15. The arrangement of claim 6, wherein the one or more magazines comprises elongate members that extend in said directions that deviate from the feed direction,

the reversing elements being displaceable along edges of the elongate members,

wherein the displacement to said corresponding one or more positions in the one or more magazines occurs with the thread or yarn in intervening parts of the thread or yarn.

16. The arrangement of claim 6, wherein said devices comprise brush or burr-like elements which have a retaining function when the reversing elements are being returned to the associated starting positions, but a yielding function when drawing the thread or yarn out of the one or more magazines.

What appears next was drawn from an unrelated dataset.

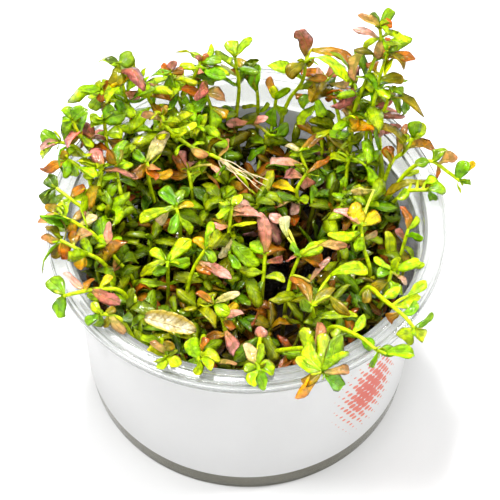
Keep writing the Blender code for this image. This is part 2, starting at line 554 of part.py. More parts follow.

17. The arrangement of claim 6, wherein the thread feed elements refract a remaining part of the thread or yarn after to pick.

18. The arrangement of claim 6, wherein a quantity of thread or yarn stored in the one or more magazines is determined by a draw-down length in each of said one or more magazines.

19. The method of claim 2, further comprising:

controlling a motor in the actuator to instantaneously draw or introduce thread parts into the one or more magazines;

stopping the alternating current motor after receiving a number of pulses from the pulse generator, said number of pulses being dependent upon a length measurement; and

returning the actuator motor, speed-controlled, to the starting position.

20. The method of claim 2, further comprising;

drawing out a measured length of stored tread;

reading a load cell registering a tread tension after said drawing out; and

adjusting a number of pulses in the pulse generator by comparing the registered actual thread tension value on the load cell with a set tread tension value used for a feed operation.

21. The arrangement of claim 9, wherein the transmission elements include a toothed belt.